Buoyed by the success, the TPCC has now worked out another action plan to strengthen the party at the grassroots level. It is now focussing on identifying local issues in each constituency right up to the mandal level besides identifying problems faced by the locals. Coming up with possible constituency-wise solutions to such grievances will be next on the agenda. The AICC high command wants to utilise the services of Vijayashanti for campaign in the bid to reach out to and win over the people as a means to firm up a TRS-Congress straight contest, next time around.
The findings of various surveys commissioned by TPCC have given findings that are bolstering their electoral preparedness-they have greater chances of improving their seat share, although they are not in a position to actually unseat the ruling party. Developing from this solid ground would be the firm resolve of the party as it sharpens its weapons, is the understanding doing the rounds.
Political analysts say this likelihood has come as a rude wake-up call to the TRS leadership and compel them to rework on its strategies. The problem before it is that the Centre has not honoured its delimitation promise. As a result, the party will have to do a tight-rope walk while finalising candidates and potential winners. If the migrant leaders are not given tickets, there is a possibility of internal sabotage or many quitting the party at the eleventh hour, which could send wrong signals to the electorate.

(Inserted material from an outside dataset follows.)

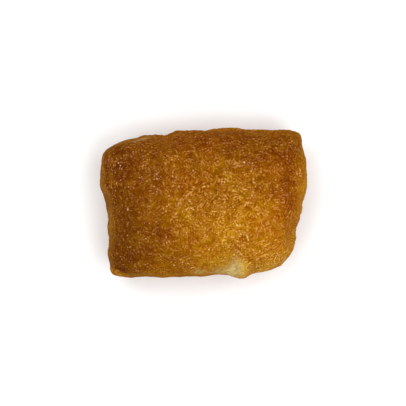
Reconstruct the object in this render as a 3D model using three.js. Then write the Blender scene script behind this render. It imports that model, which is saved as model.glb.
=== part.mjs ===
// An inari sushi: a seasoned pouch of fried tofu, packed with rice and laid on its folded mouth.
// Millimetres, +Z up, +X along the pouch. The sheet's closed edge lies towards +Y, and the mouth is
// folded under from -Y. The origin is below the middle of the pouch, on the plane that it rests on.

import * as THREE from "three";
import { ImprovedNoise } from "three/addons/math/ImprovedNoise.js";
import { mergeVertices } from "three/addons/utils/BufferGeometryUtils.js";

// ---- Driving dimensions ----

const LENGTH = 66;
const WIDTH = 48.2;
const HEIGHT = 26;

const SHOULDER_REACH = 0.2 * WIDTH; // from the outline in to the top face
const FOOT_REACH = 0.14 * WIDTH; // from the outline in to the underside
const SHOULDER_ROUNDNESS = 2.3; // 2 is a circle's quarter, more is squarer
const FOOT_ROUNDNESS = 2.1;
const CROWN = 0.08 * HEIGHT; // how far the top face domes up inside its shoulders

const CORNER_SOFTNESS = 0.02 * WIDTH; // how round the plan's corners are at the outline
const SOFTER_INWARDS = 0.3; // how much rounder they grow for each millimetre further in
const SWELL_DEPTH = 0.2 * WIDTH; // a swell of the outline fades out over this distance inwards

// The sheet's fried edge is the seam: a low ridge at the widest level, all round but for the front,
// where the mouth turns under. It dips from the closed back to the mouth.
const SEAM_LEVEL_BACK = 0.5 * HEIGHT;
const SEAM_LEVEL_FRONT = 0.3 * HEIGHT;
const SEAM_SWAY = { height: 0.045 * HEIGHT, phase: 0.4 };
const SEAM_RIDGE = { height: 0.9, width: 1.6 };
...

This, ostensibly, was the driving force behind ‘enticing’ Pawan Kalyan as Jana Sena would split the anti-TRS votes and give it the advantage, a la Praja Rajyam for YS Rajasekhara Reddy, earlier on. The recent meeting between the Power Star and KCR and his tours of Karimnagar and Khammam districts has given credence to this talk.

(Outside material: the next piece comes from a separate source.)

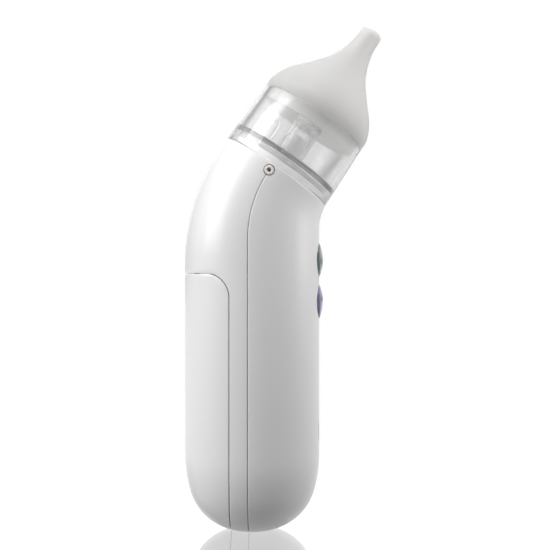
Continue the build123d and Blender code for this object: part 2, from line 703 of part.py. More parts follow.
def pump_screws():
    y = COVER_BACK + 0.02
    corners = [(x, z) for x in (-PUMP_SCREW, PUMP_SCREW) for z in (-PUMP_SCREW, PUMP_SCREW)]
    return Compound(children=[screw(x, y, PUMP_Z + z, -1, 7.9, 0.7, 1.3, 0.7) for x, z in corners])


def head_layer(front, back):
    """One square layer of the pump head, bored for its screws."""
    layer = block((-HEAD_HALF, HEAD_HALF), (front, back), (PUMP_Z - HEAD_HALF, PUMP_Z + HEAD_HALF))
    layer = fillet(layer.edges().filter_by(Axis.Y), 1.0)
    return layer - pump_screw_bores(0.75)


def pump_diaphragm():
    sheet = rod((0, BRACKET_WALL[1] + 0.01, PUMP_Z), (0, DIAPHRAGM_BACK, PUMP_Z), 4.4)
    return sheet - rod((0, 7, PUMP_Z), (0, 9, PUMP_Z), 0.82)


def pump_chamber_ring():
    ring = head_layer(BRACKET_WALL[1] + 0.01, CHAMBER_BACK)
    ring = ring - rod((0, 5, PUMP_Z), (0, 20, PUMP_Z), 3.5)
    return ring - rod((0, 5, PUMP_Z), (0, DIAPHRAGM_BACK + 0.01, PUMP_Z), 4.45)


def valve_plate():
    """The inlet valve's way is on the left and the outlet's on the right."""
    plate = head_layer(CHAMBER_BACK + 0.01, PLATE_BACK)
    for x in (-VALVE_X, VALVE_X):
        plate = plate - rod((x, 8, PUMP_Z), (x, 16, PUMP_Z), 0.6)
    return plate


def valve_flaps():
    """Rubber discs: the inlet's is on the chamber side, the outlet's behind the plate."""
    inlet = rod((-VALVE_X, CHAMBER_BACK - 0.35, PUMP_Z), (-VALVE_X, CHAMBER_BACK, PUMP_Z), 1.4)
    outlet = rod((VALVE_X, PLATE_BACK + 0.02, PUMP_Z), (VALVE_X, PLATE_BACK + 0.47, PUMP_Z), 1.4)
    return Compound(children=[inlet, outlet])


def pump_cover():
    """Two small chambers side by side, each with a port out to its side."""
    cover = head_layer(PLATE_BACK + 0.01, COVER_BACK)
    deep, tall = (PLATE_BACK - 1, COVER_BACK - 1.0), (PUMP_Z - 2.4, PUMP_Z + 2.4)
    for side in (-1, 1):
        chamber = block(sorted((side * 0.4, side * 3.8)), deep, tall)
        port = rod((side * 5.0, PORT_Y, PUMP_Z), (side * PORT_END, PORT_Y, PUMP_Z), PORT_RADIUS)
        way = rod((side * VALVE_X, PORT_Y, PUMP_Z), (side * (PORT_END + 1), PORT_Y, PUMP_Z), 0.5)
        cover = cover - chamber + port - way
    return cover


def suction_tube():
    """From the pump's inlet port up to the seat's nipple."""
    nipple = HEAD.from_local_coords(Vector(0, 0, -SEAT_DEPTH - 0.1))
    turn = HEAD.from_local_coords(Vector(0, 0, NIPPLE_END - 2.6))
    points = [
        (-HEAD_HALF - 0.1, PORT_Y, PUMP_Z), (-10.2, PORT_Y, PUMP_Z), (-10.8, 8.6, 107.8),
        (-8.2, 2.6, 109.2), tuple(turn), tuple(nipple),
    ]
    outside = lead(points, TUBE_RADIUS, 1.9)
    return outside - lead(points, PORT_RADIUS + 0.02, 1.9)


# ---------------------------------------------------------------- leads

def pair(points, radius, corner, apart):
    """Two wires side by side, apart in X."""
    wires = []
    for side in (-1, 1):
        route = [(x + side * apart / 2, y, z) for x, y, z in points]
        wires.append(lead(route, radius, corner))
    return Compound(children=wires)


def battery_leads():
    y = BOARD_FRONT + BOARD_THICK
    route = [(0, TRAY_FRONT - 0.05, 70.5), (0, -4.5, 70.5), (0, -4.5, 66), (0, y + 0.05, 66)]
    return pair(route, 0.55, 1.8, apart=12)


def motor_leads():
    y = BOARD_FRONT + BOARD_THICK
    z = MOTOR_BOTTOM - 0.95
    return pair([(0, -6.5, z), (0, -6.5, 71.4), (0, y + 0.05, 71.4)], 0.5, 1.2, apart=5)


def speaker_leads():
    y = BOARD_FRONT + BOARD_THICK
    route = [(0, -10.15, 35), (0, -6.0, 35), (0, -6.0, 60.5), (0, y + 0.05, 60.5)]
    return pair(route, 0.45, 1.8, apart=8)


# ---------------------------------------------------------------- everything

def build():
    outer = body_form()
    inner = body_form(WALL)
    nodes = {
        "front_shell": front_shell(outer, inner),
        "rear_shell": rear_shell(outer, inner),
        "battery_door": battery_door(outer, inner),
        "battery_tray": battery_tray(body_form(WALL + 0.3)),
        "battery_left": battery(-1),
        "battery_right": battery(1),
    }
    for name, z in BUTTONS.items():
        nodes[name + "_button"] = button(z)
        nodes[name + "_plunger"] = plunger(z)
    plain = [
        head_seat, seat_gasket, inlet_filter, seat_pins, collection_cup, baffle_cage, nozzle_tip,
        tact_switches, circuit_board, board_components, board_screws, case_screws,
        speaker_frame, speaker_cone, speaker_magnet, battery_springs, contact_plates,
        motor_can, motor_magnets, motor_end_cap, motor_bushes, motor_brushes, motor_shaft, armature_core,
        armature_windings, commutator, crank_eccentric, bearing_inner_race, bearing_outer_race,
        bearing_balls, connecting_rod, piston_screw, pump_bracket, motor_screws, pump_screws,
        pump_diaphragm, pump_chamber_ring, valve_plate, valve_flaps, pump_cover, suction_tube,
        battery_leads, motor_leads, speaker_leads,
    ]
    for make in plain:
        nodes[make.__name__] = make()
    return nodes


os.makedirs("parts", exist_ok=True)
for name, shape in build().items():
    export_step(shape, f"parts/{name}.step")
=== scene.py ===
"""The looks of the nasal aspirator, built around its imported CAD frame."""
import json
from math import asin, atan2, cos, degrees, pi, radians, sin, sqrt

import bmesh
import bpy
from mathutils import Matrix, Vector
from mathutils.bvhtree import BVHTree


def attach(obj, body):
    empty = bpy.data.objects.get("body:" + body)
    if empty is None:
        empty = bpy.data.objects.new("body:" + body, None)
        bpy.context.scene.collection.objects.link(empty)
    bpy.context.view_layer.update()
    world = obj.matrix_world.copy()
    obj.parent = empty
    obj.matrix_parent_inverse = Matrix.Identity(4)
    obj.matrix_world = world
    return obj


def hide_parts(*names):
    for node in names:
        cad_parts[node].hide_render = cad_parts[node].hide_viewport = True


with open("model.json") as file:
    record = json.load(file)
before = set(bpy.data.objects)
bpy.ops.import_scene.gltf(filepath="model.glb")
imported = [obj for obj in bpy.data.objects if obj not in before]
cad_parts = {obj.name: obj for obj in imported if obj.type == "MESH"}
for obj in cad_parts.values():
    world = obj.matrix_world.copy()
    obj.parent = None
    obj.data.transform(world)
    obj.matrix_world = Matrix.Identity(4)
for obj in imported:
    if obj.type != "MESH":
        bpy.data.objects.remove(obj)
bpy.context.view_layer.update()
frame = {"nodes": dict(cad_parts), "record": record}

MM = 0.001

# Hand body, in millimetres
HALF_DEPTH, HALF_WIDTH, WALL = 22.2, 20.5, 2.0
BASE_FLAT, BASE_RADIUS, BASE_TURN = 3.3, 18.0, 75.0
BEND_Z, BEND_FRONT_Z, BEND_RADIUS = 88.5, 99.5, 65.5
RIM_ROUND = 0.3
OUTER_FINE, INNER_FINE = 24, 10      # steps up the curves of the outer and inner skin

# Head
LEAN = 34.5
HEAD_Y, HEAD_Z, HEAD_RADIUS = -7.84, 117.7, 19.6
SEAT_DEPTH, SEAT_RISE, SEAT_RADIUS = 4.0, 3.8, 17.2
SEAT_GAP = 0.25                      # between the seat and the shells' wall
GASKET_LOW, GASKET_WIDE = 2.4, 1.1
FILTER_RADIUS, FILTER_THICK = 6.9, 1.2
CUP_GAP, CUP_TOP, CUP_TOP_RADIUS = 0.15, 21.6, 19.0
CUP_INNER = (17.45, 17.25, 17.0)     # inside radius round the seat, over the floor and at the top
CUP_FLOOR = (4.3, 5.7)
CHIMNEY_TOP, CHIMNEY_RADIUS, CHIMNEY_BORE = 13.5, 3.4, 2.2
MARK_BACK, MARK_UP, MARK_THICK = 7.5, 9.4, 0.34
MARK_TOP, MARK_BOTTOM, MARK_HALF = 1.4, -2.8, 1.2
CAGE_RADIUS, CAGE_TOP, CAGE_WALL, CAGE_ROOF = 5.0, 19.6, 1.1, 1.2
WINDOW_HALF, WINDOW_LOW, WINDOW_HIGH = 1.8, 11.4, 17.0
SKIRT_END, SKIRT_RADIUS, SKIRT_BORE = 17.7, 16.94, 15.4
NOZZLE_OUTLINE = [(19.0, 21.7), (18.75, 25.6), (16.3, 30.7), (11.4, 36.5), (7.5, 41.5), (5.1, 46.5),
                  (3.95, 51.0), (3.7, 54.6)]
NOZZLE_WALL = 1.9
TIP_END, TIP_BORE, TIP_INSIDE = 56.6, 1.6, 47.5
TIP_ROUND, MOUTH_ROUND = 1.0, 0.4
PIN_BACK, PIN_UP = 1.0, -2.33
PIN_RADIUS, PIN_SHANK, PIN_HOLE, PIN_CLEARANCE = 1.55, 1.1, 0.62, 0.27
PIN_END, PIN_NECK, PIN_HOLE_END = 14.05, 17.62, 16.0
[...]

In Andhra Pradesh, a possible split between the TDP and the BJP cannot be discounted, though top leaders from both parties deny any such ‘discontented’ polarisation. There is a strong possibility that the BJP would demand around 40 per cent of the Assembly seats, which Chandrababu Naidu may not oblige. This could possibly trigger talks of charting individual routes.
If such an eventuality does surface, then the BJP might sail with the next best bet-YSRCP, which, in its bid to corner power, would be willing to ‘sacrifice’ some seats, including up to 35 per cent of the seats. But then the question is whether the BJP has the capacity, and the leaders, to win 35 seats, or thereabouts, in the State, irrespective of with whom they ride piggyback? The wily Naidu will certainly dangle this when he sits for talks with the BJP central leadership and caution them against nursing such lofty ambitions.
The comments of YS Jaganmohan Reddy that he is ready to walk and work with BJP if they announce special status to the State and the announcement by his trusted aide Vijay Sai Reddy that YSRCP MPs would resign from the Lok Sabha after the Budget Session to put pressure on special status followed by AP BJP Floor Leader Vishnu Kumar Raju’s comments that that it was unfortunate that the turncoats of YSRCP were taken in as ministers, when pieced together, give out contrasting pointers of the things to come.
However, Raju’s remarks (read it as U-turn) have assumed political importance as he has always advocated employing a soft-stand towards the TDP. These developments have made the TDP sit up and give a serious thought.
Politics being ever dynamic, the smog that has engulfed the two States is likely to clear only after June. Meanwhile, each stakeholder is busy working on the equations in the quest to catch the bus and ride home the winner, rather than get dumped midway in no man’s land or at the crossroads! Either of them could sound the political death-knell.